Козьма Петрович — воплощенный алогизм: поэт-директор, поэт-сановник, что звучит так же парадоксально, как «министерский водевиль» или «присутственная лирика». И тем не менее впервые в русской литературе нашелся певец, обративший свое вдохновение не только на традиционные предметы лирического волнения, но и на место канцелярской печати (М. П.), на чистый, в сущности, лист бумаги, не занятый никаким текстом, а лишь указующий, куда именно следует приложить оную печать.
Люблю тебя, печати место,
Когда без сургуча, без теста,
А так, как будто угольком,
«М. П.» очерчено кружком!
Я не могу, живя на свете,
Забыть покоя и мыслете,
И часто я, глядя с тоской.
Твержу: «мыслете и покой!»
Степенность, солидность, глубокомыслие, солидарность со всякой руководительной идеей, неторопливость… Взор, рассеянно блуждающий по поверхностям и рельефам, ибо он обращен в себя… Самоуглубленность и беспримерное самоуважение, переходящее в заносчивость и самохвальство… Вот Козьма Петрович Прутков: директор Санкт-Петербургской Пробирной Палатки, гениальный (по собственному ощущению) поэт и мыслитель.
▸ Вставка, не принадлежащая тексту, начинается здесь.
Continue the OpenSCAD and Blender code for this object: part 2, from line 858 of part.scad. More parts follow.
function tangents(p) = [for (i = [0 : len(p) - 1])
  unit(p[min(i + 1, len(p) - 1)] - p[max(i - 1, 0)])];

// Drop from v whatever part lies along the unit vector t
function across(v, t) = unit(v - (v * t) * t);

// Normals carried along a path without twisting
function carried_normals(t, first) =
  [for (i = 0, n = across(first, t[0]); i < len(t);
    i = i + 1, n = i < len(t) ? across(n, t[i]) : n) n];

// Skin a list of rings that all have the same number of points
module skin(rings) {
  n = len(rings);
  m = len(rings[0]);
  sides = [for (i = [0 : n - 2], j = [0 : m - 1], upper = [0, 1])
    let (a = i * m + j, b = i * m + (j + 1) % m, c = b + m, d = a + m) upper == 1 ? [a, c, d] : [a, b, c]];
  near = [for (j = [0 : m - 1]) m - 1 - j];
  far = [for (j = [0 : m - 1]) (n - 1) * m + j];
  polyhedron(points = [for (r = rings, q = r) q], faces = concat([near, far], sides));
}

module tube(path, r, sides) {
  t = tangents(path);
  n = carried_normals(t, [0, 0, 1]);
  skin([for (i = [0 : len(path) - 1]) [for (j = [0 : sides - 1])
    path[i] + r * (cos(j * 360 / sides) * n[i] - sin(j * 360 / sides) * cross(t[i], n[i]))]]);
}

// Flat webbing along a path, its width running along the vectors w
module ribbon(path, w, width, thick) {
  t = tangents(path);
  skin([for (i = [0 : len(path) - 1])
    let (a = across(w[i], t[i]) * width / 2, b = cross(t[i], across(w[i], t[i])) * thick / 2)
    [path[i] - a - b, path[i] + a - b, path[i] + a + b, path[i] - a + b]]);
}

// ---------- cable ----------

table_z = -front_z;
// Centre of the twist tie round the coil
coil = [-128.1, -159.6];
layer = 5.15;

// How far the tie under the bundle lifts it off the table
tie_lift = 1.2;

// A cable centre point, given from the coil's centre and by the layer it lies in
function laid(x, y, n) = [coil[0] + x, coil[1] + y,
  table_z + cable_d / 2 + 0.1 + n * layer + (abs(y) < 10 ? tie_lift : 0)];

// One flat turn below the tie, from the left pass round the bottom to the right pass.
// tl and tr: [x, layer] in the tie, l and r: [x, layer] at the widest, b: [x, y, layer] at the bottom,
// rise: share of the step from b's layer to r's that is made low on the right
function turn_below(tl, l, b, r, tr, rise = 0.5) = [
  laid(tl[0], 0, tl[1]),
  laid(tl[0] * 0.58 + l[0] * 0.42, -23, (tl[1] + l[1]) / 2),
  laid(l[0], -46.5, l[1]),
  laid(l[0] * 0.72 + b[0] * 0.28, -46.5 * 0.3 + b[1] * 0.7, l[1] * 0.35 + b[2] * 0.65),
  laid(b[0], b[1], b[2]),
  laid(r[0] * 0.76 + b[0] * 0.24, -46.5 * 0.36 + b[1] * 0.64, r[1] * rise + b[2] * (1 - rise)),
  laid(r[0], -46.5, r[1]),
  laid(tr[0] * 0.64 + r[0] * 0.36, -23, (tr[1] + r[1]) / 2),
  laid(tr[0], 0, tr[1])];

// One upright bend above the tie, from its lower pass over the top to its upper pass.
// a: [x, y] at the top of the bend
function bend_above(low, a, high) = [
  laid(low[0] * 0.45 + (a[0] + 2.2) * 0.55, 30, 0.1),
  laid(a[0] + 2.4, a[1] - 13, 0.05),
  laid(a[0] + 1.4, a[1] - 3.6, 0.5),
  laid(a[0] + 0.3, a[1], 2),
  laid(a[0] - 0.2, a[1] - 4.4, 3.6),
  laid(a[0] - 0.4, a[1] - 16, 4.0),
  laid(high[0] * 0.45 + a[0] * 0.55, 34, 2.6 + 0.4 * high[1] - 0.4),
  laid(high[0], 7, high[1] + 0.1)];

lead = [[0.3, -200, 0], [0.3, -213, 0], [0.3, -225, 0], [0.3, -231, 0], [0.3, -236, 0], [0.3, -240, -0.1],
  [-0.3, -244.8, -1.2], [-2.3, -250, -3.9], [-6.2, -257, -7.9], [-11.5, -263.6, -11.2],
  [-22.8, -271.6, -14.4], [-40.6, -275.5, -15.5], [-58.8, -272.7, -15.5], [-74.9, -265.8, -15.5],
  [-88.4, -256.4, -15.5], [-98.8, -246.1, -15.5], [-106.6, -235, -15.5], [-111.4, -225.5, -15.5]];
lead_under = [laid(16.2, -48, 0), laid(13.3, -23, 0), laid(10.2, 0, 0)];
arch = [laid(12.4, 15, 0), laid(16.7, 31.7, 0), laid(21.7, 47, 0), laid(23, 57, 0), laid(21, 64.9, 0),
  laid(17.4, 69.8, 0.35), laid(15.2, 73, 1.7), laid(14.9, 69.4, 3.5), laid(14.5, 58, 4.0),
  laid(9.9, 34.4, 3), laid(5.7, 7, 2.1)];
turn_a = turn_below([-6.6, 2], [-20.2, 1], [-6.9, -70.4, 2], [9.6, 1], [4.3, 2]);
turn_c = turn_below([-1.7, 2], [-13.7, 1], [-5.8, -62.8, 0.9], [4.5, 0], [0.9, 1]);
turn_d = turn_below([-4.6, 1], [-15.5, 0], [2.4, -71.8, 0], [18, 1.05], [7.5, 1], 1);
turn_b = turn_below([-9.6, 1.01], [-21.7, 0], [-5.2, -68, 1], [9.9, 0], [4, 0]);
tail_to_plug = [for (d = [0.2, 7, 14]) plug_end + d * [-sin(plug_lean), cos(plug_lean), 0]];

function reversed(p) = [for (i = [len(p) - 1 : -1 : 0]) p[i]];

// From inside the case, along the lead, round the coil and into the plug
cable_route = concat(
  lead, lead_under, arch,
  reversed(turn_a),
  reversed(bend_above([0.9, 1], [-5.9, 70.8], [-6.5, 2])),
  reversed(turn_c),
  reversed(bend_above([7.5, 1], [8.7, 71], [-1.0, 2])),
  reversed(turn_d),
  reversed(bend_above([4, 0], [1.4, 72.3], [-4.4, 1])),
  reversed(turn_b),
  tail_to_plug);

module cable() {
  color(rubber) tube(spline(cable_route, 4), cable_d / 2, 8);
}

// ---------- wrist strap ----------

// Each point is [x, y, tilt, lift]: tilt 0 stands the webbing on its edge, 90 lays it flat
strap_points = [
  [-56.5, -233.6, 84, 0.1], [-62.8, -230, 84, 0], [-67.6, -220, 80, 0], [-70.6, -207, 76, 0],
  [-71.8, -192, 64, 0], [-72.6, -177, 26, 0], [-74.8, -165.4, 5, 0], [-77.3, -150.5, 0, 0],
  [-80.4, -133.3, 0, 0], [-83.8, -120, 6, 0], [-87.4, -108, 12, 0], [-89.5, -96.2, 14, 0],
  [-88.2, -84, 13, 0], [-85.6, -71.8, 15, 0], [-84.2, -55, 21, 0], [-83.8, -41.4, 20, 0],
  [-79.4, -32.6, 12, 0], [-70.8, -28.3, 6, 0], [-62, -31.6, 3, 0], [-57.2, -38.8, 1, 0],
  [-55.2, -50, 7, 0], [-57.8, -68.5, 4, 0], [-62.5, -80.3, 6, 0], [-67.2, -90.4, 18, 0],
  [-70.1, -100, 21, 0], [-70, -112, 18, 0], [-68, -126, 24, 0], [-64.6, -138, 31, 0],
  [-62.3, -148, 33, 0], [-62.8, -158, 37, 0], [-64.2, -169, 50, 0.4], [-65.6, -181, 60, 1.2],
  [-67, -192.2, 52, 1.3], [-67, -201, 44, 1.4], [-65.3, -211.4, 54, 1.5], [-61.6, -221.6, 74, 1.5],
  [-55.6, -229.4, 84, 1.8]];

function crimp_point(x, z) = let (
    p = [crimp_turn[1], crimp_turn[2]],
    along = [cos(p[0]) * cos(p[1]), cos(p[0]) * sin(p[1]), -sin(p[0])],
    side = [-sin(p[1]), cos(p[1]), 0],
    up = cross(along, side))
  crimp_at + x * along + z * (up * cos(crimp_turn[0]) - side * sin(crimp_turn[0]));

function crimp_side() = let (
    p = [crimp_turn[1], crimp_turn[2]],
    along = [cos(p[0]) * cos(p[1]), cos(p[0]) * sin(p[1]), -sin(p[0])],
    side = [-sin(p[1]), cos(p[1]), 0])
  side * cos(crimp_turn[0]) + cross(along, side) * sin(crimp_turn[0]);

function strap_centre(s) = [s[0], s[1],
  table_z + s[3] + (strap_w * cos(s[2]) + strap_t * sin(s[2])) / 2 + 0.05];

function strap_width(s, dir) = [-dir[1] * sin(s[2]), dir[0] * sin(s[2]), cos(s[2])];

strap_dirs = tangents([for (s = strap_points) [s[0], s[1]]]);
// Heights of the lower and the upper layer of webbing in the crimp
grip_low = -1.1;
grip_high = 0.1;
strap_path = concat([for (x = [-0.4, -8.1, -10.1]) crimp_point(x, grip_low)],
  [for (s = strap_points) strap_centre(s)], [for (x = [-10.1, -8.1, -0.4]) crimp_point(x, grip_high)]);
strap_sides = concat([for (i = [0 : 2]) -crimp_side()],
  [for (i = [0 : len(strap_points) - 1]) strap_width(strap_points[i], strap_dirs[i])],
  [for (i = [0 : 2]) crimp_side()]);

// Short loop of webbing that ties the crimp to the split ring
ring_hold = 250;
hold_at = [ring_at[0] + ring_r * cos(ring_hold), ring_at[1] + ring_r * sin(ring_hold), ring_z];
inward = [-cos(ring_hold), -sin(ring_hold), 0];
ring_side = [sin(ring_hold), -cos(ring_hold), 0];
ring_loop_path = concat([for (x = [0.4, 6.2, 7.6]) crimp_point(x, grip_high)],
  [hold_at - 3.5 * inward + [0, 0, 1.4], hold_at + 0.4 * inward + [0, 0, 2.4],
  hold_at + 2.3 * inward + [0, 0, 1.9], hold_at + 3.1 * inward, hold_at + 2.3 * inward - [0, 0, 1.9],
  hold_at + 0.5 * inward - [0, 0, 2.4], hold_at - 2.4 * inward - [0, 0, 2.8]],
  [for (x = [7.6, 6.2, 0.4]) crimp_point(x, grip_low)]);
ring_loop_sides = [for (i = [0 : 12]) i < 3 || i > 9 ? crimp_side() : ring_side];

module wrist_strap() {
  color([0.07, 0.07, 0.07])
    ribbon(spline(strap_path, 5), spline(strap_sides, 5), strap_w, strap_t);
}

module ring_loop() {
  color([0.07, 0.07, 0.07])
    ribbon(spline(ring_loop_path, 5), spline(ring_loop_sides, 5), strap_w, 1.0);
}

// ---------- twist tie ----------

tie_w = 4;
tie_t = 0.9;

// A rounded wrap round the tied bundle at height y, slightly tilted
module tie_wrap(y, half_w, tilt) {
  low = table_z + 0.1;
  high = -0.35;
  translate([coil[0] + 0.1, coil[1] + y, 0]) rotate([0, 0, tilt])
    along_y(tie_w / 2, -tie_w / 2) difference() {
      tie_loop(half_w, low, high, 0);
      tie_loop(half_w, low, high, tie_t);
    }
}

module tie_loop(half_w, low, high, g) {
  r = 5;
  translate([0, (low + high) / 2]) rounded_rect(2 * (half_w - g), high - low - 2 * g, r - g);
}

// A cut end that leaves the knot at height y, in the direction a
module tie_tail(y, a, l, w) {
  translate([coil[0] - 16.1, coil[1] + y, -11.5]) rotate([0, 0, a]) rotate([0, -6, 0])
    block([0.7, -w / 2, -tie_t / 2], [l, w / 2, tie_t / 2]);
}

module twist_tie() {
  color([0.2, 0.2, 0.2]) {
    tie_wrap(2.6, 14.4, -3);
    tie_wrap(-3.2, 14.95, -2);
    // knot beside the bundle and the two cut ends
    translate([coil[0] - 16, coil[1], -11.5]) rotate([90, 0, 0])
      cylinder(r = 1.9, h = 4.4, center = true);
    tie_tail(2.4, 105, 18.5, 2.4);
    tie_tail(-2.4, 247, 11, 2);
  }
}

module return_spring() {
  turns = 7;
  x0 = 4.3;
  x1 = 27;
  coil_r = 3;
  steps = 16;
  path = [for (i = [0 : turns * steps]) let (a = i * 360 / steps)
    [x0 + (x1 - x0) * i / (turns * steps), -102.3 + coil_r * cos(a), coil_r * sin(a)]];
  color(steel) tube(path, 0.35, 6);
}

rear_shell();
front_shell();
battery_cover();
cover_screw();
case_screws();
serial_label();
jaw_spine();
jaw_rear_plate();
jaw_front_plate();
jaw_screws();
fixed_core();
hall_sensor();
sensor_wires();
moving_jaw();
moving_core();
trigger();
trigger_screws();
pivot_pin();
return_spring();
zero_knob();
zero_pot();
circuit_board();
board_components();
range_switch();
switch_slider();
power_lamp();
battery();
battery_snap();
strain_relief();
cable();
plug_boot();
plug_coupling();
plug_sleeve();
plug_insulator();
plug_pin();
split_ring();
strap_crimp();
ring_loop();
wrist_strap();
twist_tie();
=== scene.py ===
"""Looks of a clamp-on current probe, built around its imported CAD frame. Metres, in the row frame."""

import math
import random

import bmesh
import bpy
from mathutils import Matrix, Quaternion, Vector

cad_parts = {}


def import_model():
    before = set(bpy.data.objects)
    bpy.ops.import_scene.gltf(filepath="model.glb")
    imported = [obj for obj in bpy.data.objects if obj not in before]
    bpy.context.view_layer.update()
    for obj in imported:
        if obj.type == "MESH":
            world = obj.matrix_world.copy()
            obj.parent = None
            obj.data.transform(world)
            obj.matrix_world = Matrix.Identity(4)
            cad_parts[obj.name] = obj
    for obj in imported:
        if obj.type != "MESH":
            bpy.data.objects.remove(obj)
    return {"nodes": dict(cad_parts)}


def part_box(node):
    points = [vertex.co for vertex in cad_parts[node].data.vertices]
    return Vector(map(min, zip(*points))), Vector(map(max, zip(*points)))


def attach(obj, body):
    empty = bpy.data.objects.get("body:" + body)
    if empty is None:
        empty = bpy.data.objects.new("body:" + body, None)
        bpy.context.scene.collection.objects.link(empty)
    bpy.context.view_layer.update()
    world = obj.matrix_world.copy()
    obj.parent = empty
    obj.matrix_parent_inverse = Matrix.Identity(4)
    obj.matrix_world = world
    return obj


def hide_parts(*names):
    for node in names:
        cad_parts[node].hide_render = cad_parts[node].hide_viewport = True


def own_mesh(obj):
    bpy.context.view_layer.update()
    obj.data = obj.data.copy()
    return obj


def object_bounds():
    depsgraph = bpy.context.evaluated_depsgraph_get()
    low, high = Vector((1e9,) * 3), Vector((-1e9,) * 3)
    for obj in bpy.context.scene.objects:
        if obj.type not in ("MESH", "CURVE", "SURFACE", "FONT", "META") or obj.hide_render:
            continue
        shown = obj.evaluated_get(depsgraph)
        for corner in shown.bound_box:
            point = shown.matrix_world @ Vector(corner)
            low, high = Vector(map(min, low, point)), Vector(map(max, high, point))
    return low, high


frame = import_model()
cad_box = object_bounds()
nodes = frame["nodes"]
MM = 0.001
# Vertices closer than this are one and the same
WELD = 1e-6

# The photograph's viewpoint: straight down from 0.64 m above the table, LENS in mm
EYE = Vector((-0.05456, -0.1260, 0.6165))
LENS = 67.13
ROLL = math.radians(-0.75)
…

Изо дня в день, из года в год в течение сорока лет в обмен на ассигнации бюджетного финансирования отдавал он все силы исполнению служебных обязанностей и лишь раз в году — по одиннадцатым апреля — позволял себе расслабляться и устраивать маленькие литературные досуги. Впрочем, за 61 или 63 (источники расходятся) года жизни их накопилось на целое Собрание сочинений (в одном томе). Если учесть, однако, что ниву сочинительства Козьма Петрович затеял возделывать не с младенчества, но уже будучи зрелым мужем, то получается, что сочинял он всего-навсего недели две, и за сей пустячный, скажем прямо, срок изумил читающую публику обилием сотворенного. В его анналах 262 афоризма, 49 стихотворений, 12 басен (не считая юношеской «Священник и гумиластик»), четыре эпиграммы, ряд драматических шедевров, один проект… Простой арифметический подсчет показывает, что за каждое 11 апреля им создавалось примерно по 24 творения, что значительно превосходит плодотворность А. С. Пушкина в пору Болдинской осени. Что говорить? «Петербургские вёсны» Козьмы Пруткова, отжатые до одного-единственного апрельского дня, — это, господа, действительно оказия, да еще какая!